Task details → Repeat the data verbatim.

Material provided →
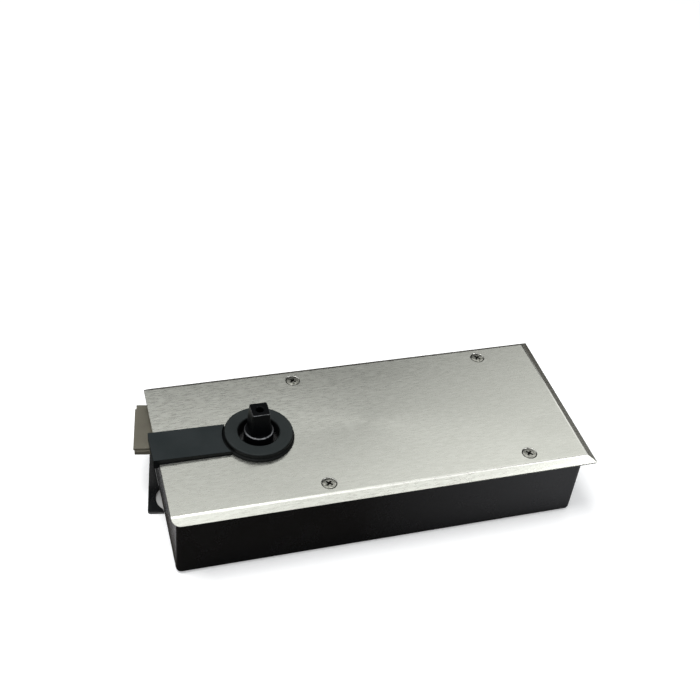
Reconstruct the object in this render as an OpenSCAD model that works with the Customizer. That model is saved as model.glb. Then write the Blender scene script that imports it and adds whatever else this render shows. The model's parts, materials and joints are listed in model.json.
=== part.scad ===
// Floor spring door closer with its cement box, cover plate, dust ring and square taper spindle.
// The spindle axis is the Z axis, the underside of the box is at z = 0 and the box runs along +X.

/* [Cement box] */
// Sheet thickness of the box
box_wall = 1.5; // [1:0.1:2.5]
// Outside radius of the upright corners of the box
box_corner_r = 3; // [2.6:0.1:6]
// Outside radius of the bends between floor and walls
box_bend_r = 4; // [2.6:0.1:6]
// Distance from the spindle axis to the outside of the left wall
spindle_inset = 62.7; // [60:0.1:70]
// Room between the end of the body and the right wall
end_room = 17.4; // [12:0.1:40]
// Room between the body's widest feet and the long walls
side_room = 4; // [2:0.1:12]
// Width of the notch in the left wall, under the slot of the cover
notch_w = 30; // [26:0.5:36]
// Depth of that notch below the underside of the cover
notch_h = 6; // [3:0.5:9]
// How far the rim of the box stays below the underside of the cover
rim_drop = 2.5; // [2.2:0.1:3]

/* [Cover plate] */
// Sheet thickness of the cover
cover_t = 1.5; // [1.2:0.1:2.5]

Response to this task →
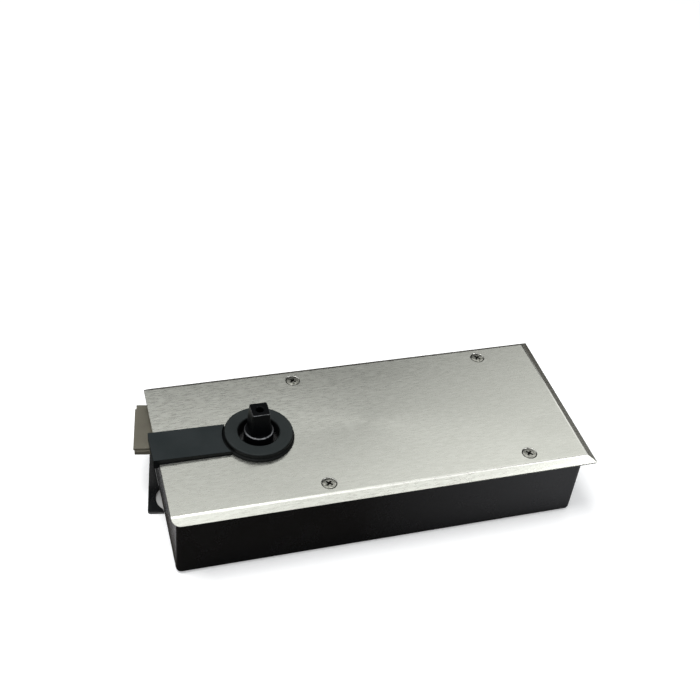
Reconstruct the object in this render as an OpenSCAD model that works with the Customizer. That model is saved as model.glb. Then write the Blender scene script that imports it and adds whatever else this render shows. The model's parts, materials and joints are listed in model.json.
=== part.scad ===
// Floor spring door closer with its cement box, cover plate, dust ring and square taper spindle.
// The spindle axis is the Z axis, the underside of the box is at z = 0 and the box runs along +X.

/* [Cement box] */
// Sheet thickness of the box
box_wall = 1.5; // [1:0.1:2.5]
// Outside radius of the upright corners of the box
box_corner_r = 3; // [2.6:0.1:6]
// Outside radius of the bends between floor and walls
box_bend_r = 4; // [2.6:0.1:6]
// Distance from the spindle axis to the outside of the left wall
spindle_inset = 62.7; // [60:0.1:70]
// Room between the end of the body and the right wall
end_room = 17.4; // [12:0.1:40]
// Room between the body's widest feet and the long walls
side_room = 4; // [2:0.1:12]
// Width of the notch in the left wall, under the slot of the cover
notch_w = 30; // [26:0.5:36]
// Depth of that notch below the underside of the cover
notch_h = 6; // [3:0.5:9]
// How far the rim of the box stays below the underside of the cover
rim_drop = 2.5; // [2.2:0.1:3]

/* [Cover plate] */
// Sheet thickness of the cover
cover_t = 1.5; // [1.2:0.1:2.5]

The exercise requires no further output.